My answer was too pat, though. To us, our childhoods seemed normal, but they were really anything but. We grew up in circumstances that were profoundly unusual, dividing our time between attending public schools, being tutored on set, and working in an industry fraught with way more snares and traps than we were aware of in our innocence.

Our parents’ own show-business aspirations were never realized as fully as ours, yet neither of them ever articulated or even telegraphed any bitterness or resentment toward us. They were show people but they weren’t narcissists. They were stage parents but they weren’t monsters. And Clint and I, even though we were as familiar with soundstages and makeup artists as we were with playgrounds and Wiffle Ball, grew up in their down-to-earth image.

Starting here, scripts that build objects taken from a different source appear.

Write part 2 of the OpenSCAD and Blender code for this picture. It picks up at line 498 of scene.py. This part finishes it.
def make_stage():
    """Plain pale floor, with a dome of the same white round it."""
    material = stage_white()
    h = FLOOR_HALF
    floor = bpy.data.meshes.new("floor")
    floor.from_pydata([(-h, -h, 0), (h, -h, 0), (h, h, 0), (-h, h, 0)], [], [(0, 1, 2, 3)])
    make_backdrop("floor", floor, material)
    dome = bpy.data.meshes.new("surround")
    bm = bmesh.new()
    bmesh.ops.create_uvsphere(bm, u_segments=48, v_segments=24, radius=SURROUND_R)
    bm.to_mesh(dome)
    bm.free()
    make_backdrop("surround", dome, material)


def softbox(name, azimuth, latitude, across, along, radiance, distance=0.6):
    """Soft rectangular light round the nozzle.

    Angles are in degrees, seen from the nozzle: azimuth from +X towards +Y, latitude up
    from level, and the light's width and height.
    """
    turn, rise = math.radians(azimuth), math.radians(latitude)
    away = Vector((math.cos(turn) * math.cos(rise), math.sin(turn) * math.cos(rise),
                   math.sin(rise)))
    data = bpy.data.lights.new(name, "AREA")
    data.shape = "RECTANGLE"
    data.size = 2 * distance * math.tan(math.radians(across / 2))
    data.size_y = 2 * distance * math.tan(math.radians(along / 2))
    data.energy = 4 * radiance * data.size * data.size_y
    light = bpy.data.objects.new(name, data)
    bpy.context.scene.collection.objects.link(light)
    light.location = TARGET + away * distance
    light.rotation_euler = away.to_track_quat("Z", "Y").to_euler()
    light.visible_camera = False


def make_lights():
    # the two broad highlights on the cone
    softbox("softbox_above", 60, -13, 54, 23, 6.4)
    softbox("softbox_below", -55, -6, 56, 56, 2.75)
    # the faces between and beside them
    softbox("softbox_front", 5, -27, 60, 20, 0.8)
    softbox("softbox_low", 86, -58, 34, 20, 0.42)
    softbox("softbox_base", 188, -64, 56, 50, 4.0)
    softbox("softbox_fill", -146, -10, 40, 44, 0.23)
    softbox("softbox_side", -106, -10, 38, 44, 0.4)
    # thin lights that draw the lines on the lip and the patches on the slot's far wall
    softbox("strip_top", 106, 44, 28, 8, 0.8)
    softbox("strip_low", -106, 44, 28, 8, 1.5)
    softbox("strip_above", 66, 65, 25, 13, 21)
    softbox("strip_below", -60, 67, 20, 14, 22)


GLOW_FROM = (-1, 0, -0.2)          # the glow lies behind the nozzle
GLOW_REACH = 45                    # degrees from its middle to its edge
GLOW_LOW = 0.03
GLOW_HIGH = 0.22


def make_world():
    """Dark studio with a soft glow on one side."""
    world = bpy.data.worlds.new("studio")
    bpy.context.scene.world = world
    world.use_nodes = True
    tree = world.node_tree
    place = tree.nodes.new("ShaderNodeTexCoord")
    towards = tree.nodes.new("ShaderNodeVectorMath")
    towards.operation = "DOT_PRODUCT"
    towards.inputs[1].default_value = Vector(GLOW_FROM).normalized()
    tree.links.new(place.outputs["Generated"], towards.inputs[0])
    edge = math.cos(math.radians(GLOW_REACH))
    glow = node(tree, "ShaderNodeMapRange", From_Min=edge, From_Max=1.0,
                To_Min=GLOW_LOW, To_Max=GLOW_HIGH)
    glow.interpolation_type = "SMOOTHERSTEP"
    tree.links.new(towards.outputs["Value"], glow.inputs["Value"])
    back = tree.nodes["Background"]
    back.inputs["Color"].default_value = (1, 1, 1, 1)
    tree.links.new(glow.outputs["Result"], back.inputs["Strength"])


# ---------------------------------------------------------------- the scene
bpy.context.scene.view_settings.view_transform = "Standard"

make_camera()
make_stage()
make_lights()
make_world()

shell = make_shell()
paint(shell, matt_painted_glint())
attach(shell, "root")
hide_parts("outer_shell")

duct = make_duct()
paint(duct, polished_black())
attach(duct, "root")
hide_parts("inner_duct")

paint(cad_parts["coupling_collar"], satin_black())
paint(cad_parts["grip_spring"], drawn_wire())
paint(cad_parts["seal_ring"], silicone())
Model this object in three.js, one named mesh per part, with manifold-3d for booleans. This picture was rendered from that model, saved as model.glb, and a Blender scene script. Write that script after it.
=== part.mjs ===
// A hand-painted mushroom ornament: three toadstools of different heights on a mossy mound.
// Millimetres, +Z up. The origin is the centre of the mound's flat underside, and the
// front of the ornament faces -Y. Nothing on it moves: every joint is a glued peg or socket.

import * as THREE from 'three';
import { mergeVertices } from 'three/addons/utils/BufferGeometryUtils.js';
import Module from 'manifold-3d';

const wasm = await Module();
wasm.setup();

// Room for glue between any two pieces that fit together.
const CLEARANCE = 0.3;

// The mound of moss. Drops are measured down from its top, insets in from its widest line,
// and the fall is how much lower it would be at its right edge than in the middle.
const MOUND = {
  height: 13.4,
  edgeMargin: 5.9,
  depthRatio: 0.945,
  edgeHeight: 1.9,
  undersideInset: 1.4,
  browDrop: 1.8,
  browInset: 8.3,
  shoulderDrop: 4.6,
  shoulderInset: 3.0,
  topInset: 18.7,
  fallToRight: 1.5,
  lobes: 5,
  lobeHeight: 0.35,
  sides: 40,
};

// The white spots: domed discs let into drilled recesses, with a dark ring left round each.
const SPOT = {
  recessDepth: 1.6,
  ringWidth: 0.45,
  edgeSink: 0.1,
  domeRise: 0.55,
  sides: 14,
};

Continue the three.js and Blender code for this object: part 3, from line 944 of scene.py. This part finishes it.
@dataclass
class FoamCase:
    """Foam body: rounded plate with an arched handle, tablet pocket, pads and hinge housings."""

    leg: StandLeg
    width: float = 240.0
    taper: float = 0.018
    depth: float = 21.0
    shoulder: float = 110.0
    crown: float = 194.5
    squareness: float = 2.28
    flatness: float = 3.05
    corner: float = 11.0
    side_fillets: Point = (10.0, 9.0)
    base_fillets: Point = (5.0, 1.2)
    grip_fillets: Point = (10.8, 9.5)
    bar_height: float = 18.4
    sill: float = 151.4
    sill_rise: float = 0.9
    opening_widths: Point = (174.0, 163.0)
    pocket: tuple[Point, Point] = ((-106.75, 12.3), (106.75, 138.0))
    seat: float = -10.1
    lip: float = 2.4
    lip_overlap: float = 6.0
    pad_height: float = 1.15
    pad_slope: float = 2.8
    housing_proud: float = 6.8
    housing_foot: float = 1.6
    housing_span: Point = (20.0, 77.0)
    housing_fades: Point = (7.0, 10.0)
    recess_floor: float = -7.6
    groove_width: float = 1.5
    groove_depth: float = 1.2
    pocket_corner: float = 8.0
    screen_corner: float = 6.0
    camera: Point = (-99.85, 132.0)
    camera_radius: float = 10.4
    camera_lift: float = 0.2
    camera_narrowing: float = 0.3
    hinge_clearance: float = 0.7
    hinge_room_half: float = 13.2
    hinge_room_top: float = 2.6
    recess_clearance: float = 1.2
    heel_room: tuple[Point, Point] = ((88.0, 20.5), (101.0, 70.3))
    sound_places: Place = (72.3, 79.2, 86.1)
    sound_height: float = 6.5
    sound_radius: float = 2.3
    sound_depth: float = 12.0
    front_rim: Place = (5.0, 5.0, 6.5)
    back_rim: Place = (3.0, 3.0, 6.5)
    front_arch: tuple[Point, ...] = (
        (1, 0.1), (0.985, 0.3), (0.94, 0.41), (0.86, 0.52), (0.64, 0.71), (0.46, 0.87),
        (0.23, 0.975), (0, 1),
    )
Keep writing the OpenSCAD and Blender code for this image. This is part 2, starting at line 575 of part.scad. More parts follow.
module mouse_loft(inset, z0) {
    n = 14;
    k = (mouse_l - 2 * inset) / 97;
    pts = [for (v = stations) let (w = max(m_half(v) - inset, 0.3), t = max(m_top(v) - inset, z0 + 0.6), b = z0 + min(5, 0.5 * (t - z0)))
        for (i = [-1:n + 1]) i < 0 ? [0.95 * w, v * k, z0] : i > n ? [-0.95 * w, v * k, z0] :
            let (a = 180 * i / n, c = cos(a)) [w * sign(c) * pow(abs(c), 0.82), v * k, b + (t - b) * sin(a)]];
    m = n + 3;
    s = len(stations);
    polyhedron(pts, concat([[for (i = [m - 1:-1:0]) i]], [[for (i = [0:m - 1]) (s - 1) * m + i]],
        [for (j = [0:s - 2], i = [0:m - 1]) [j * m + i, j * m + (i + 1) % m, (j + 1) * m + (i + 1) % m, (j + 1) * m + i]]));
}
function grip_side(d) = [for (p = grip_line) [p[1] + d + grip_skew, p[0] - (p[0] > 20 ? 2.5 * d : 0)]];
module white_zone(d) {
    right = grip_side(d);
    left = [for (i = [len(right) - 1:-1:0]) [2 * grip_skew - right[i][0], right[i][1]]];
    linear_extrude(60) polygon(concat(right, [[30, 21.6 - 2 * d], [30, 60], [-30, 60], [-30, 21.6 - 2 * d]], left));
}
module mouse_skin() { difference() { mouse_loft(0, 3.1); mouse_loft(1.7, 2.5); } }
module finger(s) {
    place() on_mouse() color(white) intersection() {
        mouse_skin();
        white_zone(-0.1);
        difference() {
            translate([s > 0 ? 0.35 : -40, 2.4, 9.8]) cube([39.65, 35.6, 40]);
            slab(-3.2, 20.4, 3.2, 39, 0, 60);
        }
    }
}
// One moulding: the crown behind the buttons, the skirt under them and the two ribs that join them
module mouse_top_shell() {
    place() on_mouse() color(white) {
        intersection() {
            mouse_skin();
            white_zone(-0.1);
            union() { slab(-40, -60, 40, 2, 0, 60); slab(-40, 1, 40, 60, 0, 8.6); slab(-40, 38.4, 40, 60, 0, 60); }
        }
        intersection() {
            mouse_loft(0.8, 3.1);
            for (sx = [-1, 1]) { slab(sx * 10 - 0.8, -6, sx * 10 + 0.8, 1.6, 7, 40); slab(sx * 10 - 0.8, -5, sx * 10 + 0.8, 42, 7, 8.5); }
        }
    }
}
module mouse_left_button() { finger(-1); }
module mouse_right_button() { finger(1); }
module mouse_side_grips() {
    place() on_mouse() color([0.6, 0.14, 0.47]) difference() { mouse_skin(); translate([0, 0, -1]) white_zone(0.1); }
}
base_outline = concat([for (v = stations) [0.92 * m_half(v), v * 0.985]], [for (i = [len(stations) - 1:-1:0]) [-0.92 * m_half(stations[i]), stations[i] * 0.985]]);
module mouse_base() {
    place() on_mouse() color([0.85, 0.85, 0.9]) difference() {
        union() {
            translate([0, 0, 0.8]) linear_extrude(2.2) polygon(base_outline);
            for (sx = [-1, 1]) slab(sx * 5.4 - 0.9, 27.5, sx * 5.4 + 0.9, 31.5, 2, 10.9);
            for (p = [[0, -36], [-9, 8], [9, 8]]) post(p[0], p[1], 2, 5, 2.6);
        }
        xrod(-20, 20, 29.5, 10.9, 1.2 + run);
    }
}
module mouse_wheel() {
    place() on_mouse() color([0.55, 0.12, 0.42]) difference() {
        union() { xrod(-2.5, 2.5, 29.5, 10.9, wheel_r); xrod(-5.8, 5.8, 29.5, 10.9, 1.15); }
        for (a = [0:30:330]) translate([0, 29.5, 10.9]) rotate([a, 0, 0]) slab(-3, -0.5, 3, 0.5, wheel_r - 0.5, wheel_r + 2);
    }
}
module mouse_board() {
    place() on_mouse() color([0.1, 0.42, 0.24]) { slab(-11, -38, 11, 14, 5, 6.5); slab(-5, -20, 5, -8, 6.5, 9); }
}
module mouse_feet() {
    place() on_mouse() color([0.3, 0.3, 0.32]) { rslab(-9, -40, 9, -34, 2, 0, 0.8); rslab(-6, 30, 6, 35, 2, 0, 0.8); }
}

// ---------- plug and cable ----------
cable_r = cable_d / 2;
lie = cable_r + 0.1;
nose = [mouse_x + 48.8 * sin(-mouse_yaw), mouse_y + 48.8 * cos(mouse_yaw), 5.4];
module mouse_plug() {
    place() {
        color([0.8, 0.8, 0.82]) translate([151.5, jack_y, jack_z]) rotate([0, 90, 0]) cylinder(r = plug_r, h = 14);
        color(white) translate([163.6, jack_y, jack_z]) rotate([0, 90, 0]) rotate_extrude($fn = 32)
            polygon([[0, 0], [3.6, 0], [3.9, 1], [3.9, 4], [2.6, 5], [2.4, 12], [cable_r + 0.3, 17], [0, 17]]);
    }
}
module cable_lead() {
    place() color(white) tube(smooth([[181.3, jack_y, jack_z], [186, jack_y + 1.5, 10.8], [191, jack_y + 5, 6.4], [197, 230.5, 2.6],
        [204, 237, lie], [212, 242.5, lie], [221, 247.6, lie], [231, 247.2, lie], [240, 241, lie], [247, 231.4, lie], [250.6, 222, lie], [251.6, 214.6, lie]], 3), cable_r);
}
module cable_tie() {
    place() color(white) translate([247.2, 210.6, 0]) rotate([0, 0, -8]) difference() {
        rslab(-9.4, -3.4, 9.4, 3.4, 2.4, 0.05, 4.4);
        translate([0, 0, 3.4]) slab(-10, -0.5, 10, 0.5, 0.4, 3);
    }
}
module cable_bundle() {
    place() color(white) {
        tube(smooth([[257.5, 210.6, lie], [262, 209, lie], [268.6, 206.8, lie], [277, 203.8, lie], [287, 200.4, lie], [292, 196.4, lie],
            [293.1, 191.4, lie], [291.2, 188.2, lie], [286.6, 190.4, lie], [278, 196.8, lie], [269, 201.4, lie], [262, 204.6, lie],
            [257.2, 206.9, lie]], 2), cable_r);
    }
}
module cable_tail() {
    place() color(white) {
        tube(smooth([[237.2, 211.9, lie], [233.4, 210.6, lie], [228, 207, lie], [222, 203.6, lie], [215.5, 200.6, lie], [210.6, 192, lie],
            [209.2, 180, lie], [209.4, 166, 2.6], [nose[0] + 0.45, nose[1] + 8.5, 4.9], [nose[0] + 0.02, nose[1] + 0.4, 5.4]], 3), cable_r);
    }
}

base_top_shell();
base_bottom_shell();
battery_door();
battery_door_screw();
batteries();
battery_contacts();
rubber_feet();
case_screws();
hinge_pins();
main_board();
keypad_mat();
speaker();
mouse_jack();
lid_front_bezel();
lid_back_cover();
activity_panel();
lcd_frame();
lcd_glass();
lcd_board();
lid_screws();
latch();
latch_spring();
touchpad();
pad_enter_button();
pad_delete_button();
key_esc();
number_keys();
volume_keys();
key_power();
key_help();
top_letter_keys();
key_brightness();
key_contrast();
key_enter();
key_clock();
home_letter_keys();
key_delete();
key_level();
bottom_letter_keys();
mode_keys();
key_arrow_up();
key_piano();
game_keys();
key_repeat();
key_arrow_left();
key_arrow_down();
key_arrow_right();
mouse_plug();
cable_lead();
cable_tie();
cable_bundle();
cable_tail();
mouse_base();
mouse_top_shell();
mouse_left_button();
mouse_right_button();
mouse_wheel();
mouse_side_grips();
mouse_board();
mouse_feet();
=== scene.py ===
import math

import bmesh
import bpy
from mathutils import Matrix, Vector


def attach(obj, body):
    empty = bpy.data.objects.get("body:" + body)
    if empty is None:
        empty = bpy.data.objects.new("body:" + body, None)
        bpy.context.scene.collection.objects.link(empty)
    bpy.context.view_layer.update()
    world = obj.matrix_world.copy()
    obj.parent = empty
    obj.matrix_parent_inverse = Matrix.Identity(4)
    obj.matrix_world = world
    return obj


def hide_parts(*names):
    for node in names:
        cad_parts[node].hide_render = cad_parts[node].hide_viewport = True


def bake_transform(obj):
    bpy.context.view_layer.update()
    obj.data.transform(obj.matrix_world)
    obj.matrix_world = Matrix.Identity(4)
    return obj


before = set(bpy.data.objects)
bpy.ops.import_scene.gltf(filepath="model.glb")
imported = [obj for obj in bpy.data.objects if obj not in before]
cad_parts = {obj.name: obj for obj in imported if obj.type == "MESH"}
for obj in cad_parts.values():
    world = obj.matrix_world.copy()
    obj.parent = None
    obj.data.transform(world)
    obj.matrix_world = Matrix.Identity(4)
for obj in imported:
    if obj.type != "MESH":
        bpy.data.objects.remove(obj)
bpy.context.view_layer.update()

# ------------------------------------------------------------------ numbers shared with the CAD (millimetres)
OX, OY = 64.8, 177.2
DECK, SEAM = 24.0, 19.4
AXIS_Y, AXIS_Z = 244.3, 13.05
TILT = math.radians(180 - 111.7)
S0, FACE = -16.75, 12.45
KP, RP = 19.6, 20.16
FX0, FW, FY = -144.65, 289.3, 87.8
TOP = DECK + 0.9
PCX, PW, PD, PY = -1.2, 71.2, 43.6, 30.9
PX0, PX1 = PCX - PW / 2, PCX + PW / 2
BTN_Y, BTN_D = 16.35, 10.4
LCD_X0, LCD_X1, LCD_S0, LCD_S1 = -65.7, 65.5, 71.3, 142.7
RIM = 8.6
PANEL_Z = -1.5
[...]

Mom and Dad managed this feat with remarkable grace, navigating their boys through terrain that, by all rights, should have left us psychologically damaged. And make no mistake, Clint and I didn’t get through our childhoods unscathed. We both have our share of emotional scar tissue. But like Indiana Jones in that famous scene where he narrowly escapes getting crushed by a giant rolling boulder, we somehow made it through intact, ready for the next adventure.